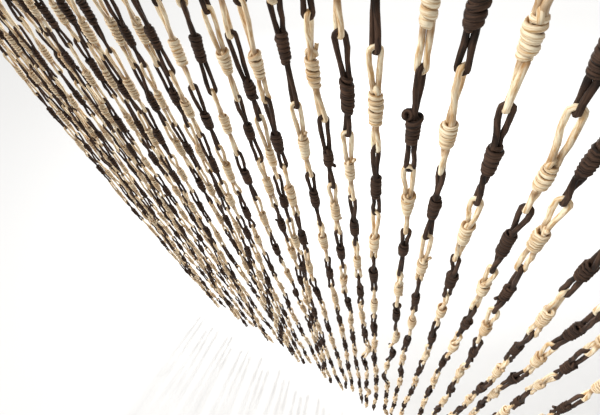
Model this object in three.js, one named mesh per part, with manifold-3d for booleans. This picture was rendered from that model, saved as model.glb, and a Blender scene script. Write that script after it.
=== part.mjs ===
import * as THREE from 'three';
import { mergeVertices } from 'three/addons/utils/BufferGeometryUtils.js';
import Module from 'manifold-3d';

// Knotted door curtain, in millimetres: Z up, X along the curtain, Y through it.
// The origin is the middle of the heading's top edge, and everything hangs below it.

// Heading strip
const curtainWidth = 900;
const headingHeight = 25;
const headingThickness = 4;

// Strands: chains of knotted cord links, side by side under the heading
const strandCount = 38;
const strandSpacing = 23.7;
const linksPerStrand = 25;
const linkPitch = 78;
const rootLength = 25;

// Thicknesses, each the diameter of the round form that a three-sided strand stands for
const rootDiameter = 3.2;
const pinchDiameter = 6;
const knotDiameter = 9.8;
const lastLoopDiameter = 8;
const lastLoopTip = 10;

// A triangle with corners on this share of the diameter is as wide, on average, as the round form
const cornerShare = 0.58;
const strandSides = 3;
const turnPerStrand = 0.7;

// Slow waver of a strand that has been handled: it grows as the square of the depth, up to its free end
const waver = { alongX: 6, alongY: 8, waveX: 210, waveY: 260, stepX: 2.1, stepY: 1.3 };

// Hand-tied unevenness of the strands from the left end: how far each hangs low and sits aside
const handTied = [
  { strand: 19, low: -3, aside: -5 },
  { strand: 20, low: 3, aside: -1 },
  { strand: 21, low: 2, aside: 3 },
  { strand: 22, low: 2, aside: 5 },
  { strand: 23, low: 16, aside: 2 },
  { strand: 24, low: -10, aside: -3 },
  { strand: 25, low: -16, aside: 2 },
  { strand: 26, low: -10, aside: 1 },
  { strand: 27, low: -1, aside: -2 },
  { strand: 28, low: 4, aside: -4 },
  { strand: 29, low: 8, aside: 2 },
  { strand: 30, low: 2, aside: 0 },
  { strand: 31, low: 18, aside: -0.5 },
  { strand: 32, low: 12, aside: 5 },
];

// The other strands vary in the same range
const variation = { low: 8, lowStep: 2.4, aside: 2.5, asideStep: 1.7 };

const cordMaterial = new THREE.MeshStandardMaterial({ color: 0xc9aa78, roughness: 0.75, metalness: 0 });

function unevenness(strand) {
  const known = handTied.find((row) => row.strand === strand);
  if (known) {
    return known;
  }
  return {
    low: variation.low * Math.sin(strand * variation.lowStep),
    aside: variation.aside * Math.sin(strand * variation.asideStep),
  };
}

function strandPlace(strand) {
  const uneven = unevenness(strand);
  const fromMiddle = strand - (strandCount - 1) / 2;
  return { x: fromMiddle * strandSpacing + uneven.aside, low: uneven.low };
}

// Half outline of one strand, from its free end up into the heading: distance from the axis, and height
function strandOutline(low) {
  const corner = (diameter) => diameter * cornerShare;
  const firstLinkTop = -(headingHeight + rootLength + low);
  const freeEnd = firstLinkTop - linksPerStrand * linkPitch;
  const outline = [
    new THREE.Vector2(0, freeEnd),
    new THREE.Vector2(corner(lastLoopDiameter), freeEnd + lastLoopTip),
  ];
  for (let link = linksPerStrand - 1; link >= 0; link -= 1) {
    const linkTop = firstLinkTop - link * linkPitch;
    outline.push(new THREE.Vector2(corner(knotDiameter), linkTop - linkPitch / 2));
    outline.push(new THREE.Vector2(corner(pinchDiameter), linkTop));
  }
  outline.push(new THREE.Vector2(corner(rootDiameter), -headingHeight));
  outline.push(new THREE.Vector2(corner(rootDiameter), -headingHeight / 2));
  outline.push(new THREE.Vector2(0, -headingHeight / 2));
  return outline;
}

// Bends a strand sideways, with no shift at the heading
function addWaver(geometry, strand) {
  const hangingHeight = linksPerStrand * linkPitch;
  const position = geometry.attributes.position;
  for (let i = 0; i < position.count; i += 1) {
    const below = Math.max(0, -headingHeight - position.getZ(i));
    const share = (below / hangingHeight) ** 2;
    const shiftX = waver.alongX * share * Math.sin(below / waver.waveX + strand * waver.stepX);
    const shiftY = waver.alongY * share * Math.sin(below / waver.waveY + strand * waver.stepY);
    position.setX(i, position.getX(i) + shiftX);
    position.setY(i, position.getY(i) + shiftY);
  }
}

function strandGeometry(strand) {
  const place = strandPlace(strand);
  const geometry = new THREE.LatheGeometry(strandOutline(place.low), strandSides, strand * turnPerStrand);
  geometry.rotateX(Math.PI / 2);
  addWaver(geometry, strand);
  geometry.translate(place.x, 0, 0);
  return geometry;
}

function headingGeometry() {
  const geometry = new THREE.BoxGeometry(curtainWidth, headingThickness, headingHeight);
  geometry.translate(0, 0, -headingHeight / 2);
  return geometry;
}

const wasm = await Module();
wasm.setup();

function toSolid(geometry) {
  const bare = geometry.clone();
  bare.deleteAttribute('normal');
  bare.deleteAttribute('uv');
  const merged = mergeVertices(bare);
  const mesh = new wasm.Mesh({
    numProp: 3,
    vertProperties: new Float32Array(merged.attributes.position.array),
    triVerts: new Uint32Array(merged.index.array),
  });
  return new wasm.Manifold(mesh);
}

function toGeometry(solid) {
  const mesh = solid.getMesh();
  const geometry = new THREE.BufferGeometry();
  geometry.setAttribute('position', new THREE.BufferAttribute(mesh.vertProperties, 3));
  geometry.setIndex(new THREE.BufferAttribute(mesh.triVerts, 1));
  geometry.computeVertexNormals();
  return geometry;
}

// The strands hang side by side with their roots joined into the heading strip
function knottedStrands() {
  let solid = toSolid(headingGeometry());
  for (let strand = 0; strand < strandCount; strand += 1) {
    solid = solid.add(toSolid(strandGeometry(strand)));
  }
  const mesh = new THREE.Mesh(toGeometry(solid), cordMaterial);
  mesh.name = 'knotted_strands';
  return mesh;
}

const curtain = new THREE.Group();
curtain.add(knottedStrands());

export default curtain;
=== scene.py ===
"""Visual model of a knotted door curtain in natural and brown cord.

Lengths are in metres. The origin is the middle of the heading tape's top edge, X runs
along the curtain, -Y is its front and the strands hang along -Z. Strands are counted
from the left end and links from the heading, both from 0.
"""

import logging
import math
from collections.abc import Iterator
from dataclasses import dataclass, field
from enum import Enum

import bpy
import numpy as np
from mathutils import Matrix, Vector


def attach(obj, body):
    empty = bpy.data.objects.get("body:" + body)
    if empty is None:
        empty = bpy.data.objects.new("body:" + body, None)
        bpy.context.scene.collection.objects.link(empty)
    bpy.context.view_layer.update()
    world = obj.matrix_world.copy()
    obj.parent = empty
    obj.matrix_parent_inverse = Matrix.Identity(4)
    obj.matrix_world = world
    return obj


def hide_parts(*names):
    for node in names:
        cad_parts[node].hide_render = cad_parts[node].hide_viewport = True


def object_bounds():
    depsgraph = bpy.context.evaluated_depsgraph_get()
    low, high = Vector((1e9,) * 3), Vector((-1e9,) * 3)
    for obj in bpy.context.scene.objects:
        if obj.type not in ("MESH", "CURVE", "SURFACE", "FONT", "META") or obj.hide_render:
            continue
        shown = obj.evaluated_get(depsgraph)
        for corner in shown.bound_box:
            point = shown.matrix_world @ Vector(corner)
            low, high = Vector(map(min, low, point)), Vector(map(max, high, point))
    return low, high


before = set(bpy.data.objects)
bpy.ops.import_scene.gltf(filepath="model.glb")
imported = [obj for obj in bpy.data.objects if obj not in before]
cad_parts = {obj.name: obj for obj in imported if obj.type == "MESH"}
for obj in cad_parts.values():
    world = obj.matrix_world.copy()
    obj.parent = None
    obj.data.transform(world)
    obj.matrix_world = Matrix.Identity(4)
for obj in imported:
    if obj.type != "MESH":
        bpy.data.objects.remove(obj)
CAD_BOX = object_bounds()

LOG = logging.getLogger("curtain")
BODY = "root"
CAD_NODE = "knotted_strands"
UV_MAP = "cord_uv"
# Point attribute that carries painted shade where cords press together
CREVICE_SHADE = "crevice"
MM = 0.001
FULL_TURN = 2 * math.pi
QUARTER_TURN = math.pi / 2
UPWARDS = (0.0, 0.0, 1.0)

# Legs of a link are numbered 0 and 1, and this stands for neither of them
NO_LEG = 2

Colour = tuple[float, float, float]
Place = tuple[float, float, float]
Range = tuple[float, float]


class CordColour(Enum):
    """The two cords that the links are tied from; the value names the record's slot."""

    NATURAL = "natural_cord"
    BROWN = "brown_cord"


class Section(Enum):
    """The outline of a swept cord: its corners in degrees, with 90 on the outside of a wrap."""

    ROUND = (30, 90, 150, 210, 270, 330)
    ROUND_FINE = (0, 45, 90, 135, 180, 225, 270, 315)
    WRAP = (24, 90, 156, 270)
    WRAP_FINE = (14, 50, 90, 130, 166, 270)

    @property
    def is_wrap(self) -> bool:
        """True for a cord that lies flattened against others."""
        return self in (Section.WRAP, Section.WRAP_FINE)


class Seen(Enum):
    """How a loop looks from the photograph's side: its plane's turn in degrees from open."""

    OPEN = 0.0
    HALF = 48.0
    RIBBON = 62.0
    LINE = 84.0


class KnotForm(Enum):
    """What stands out on a knot."""

    PLAIN = "plain"
    CROSSED = "crossed"
    HEAD = "head"
    CONE = "cone"
    BULGE = "bulge"
    END_HIGH = "end_high"
    END_LOW = "end_low"

    @property
    def is_common(self) -> bool:
        """True for a form that knots further away are tied in too."""
        return self not in (KnotForm.CONE, KnotForm.BULGE)

    @property
    def has_head(self) -> bool:
        """True if a slanting turn of cord closes the knot's top."""
        return self in (KnotForm.HEAD, KnotForm.CONE, KnotForm.BULGE)

    @property
    def has_cut_end(self) -> bool:
        """True if a cut end of the cord sticks out."""
        return self in (KnotForm.END_HIGH, KnotForm.END_LOW)


class KnotPart(Enum):
    """The lengths of cord in a link; the value shifts each one's grain along the cord."""

    RING = 0
    COIL = 1
    HEAD = 2
    CUT_END = 3
    CROSSING = 4
    SLACK_COIL = 5


@dataclass(frozen=True)
class Fineness:
    """How many corners and steps a link is built with."""

    round_section: Section
    wrap_section: Section
    steps_per_wrap: int
    head_steps: int
    crossing_steps: int


CLOSE_UP = Fineness(Section.ROUND_FINE, Section.WRAP_FINE, 14, 14, 8)
FURTHER_AWAY = Fineness(Section.ROUND, Section.WRAP, 8, 9, 6)
CLOSE_STRANDS = range(19, 33)
CLOSE_LINKS = range(8, 16)


@dataclass(frozen=True)
class CordSizes:
    """Sizes that every link shares."""

    diameter: float = 3.7 * MM
    pitch: float = 78 * MM
    knot_radius: float = 5.0 * MM
    wrap_thickness: float = 3.0 * MM

    @property
    def radius(self) -> float:
        """Half the cord's diameter."""
        return self.diameter / 2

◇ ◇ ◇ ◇

• Aim: From the first line of the data above to the line holding "const rootLength = 25;", reproduce each line exactly; emit no other lines.

• Output below:
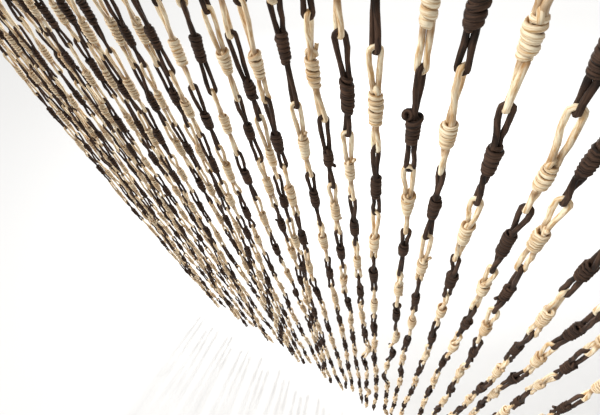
Model this object in three.js, one named mesh per part, with manifold-3d for booleans. This picture was rendered from that model, saved as model.glb, and a Blender scene script. Write that script after it.
=== part.mjs ===
import * as THREE from 'three';
import { mergeVertices } from 'three/addons/utils/BufferGeometryUtils.js';
import Module from 'manifold-3d';

// Knotted door curtain, in millimetres: Z up, X along the curtain, Y through it.
// The origin is the middle of the heading's top edge, and everything hangs below it.

// Heading strip
const curtainWidth = 900;
const headingHeight = 25;
const headingThickness = 4;

// Strands: chains of knotted cord links, side by side under the heading
const strandCount = 38;
const strandSpacing = 23.7;
const linksPerStrand = 25;
const linkPitch = 78;
const rootLength = 25;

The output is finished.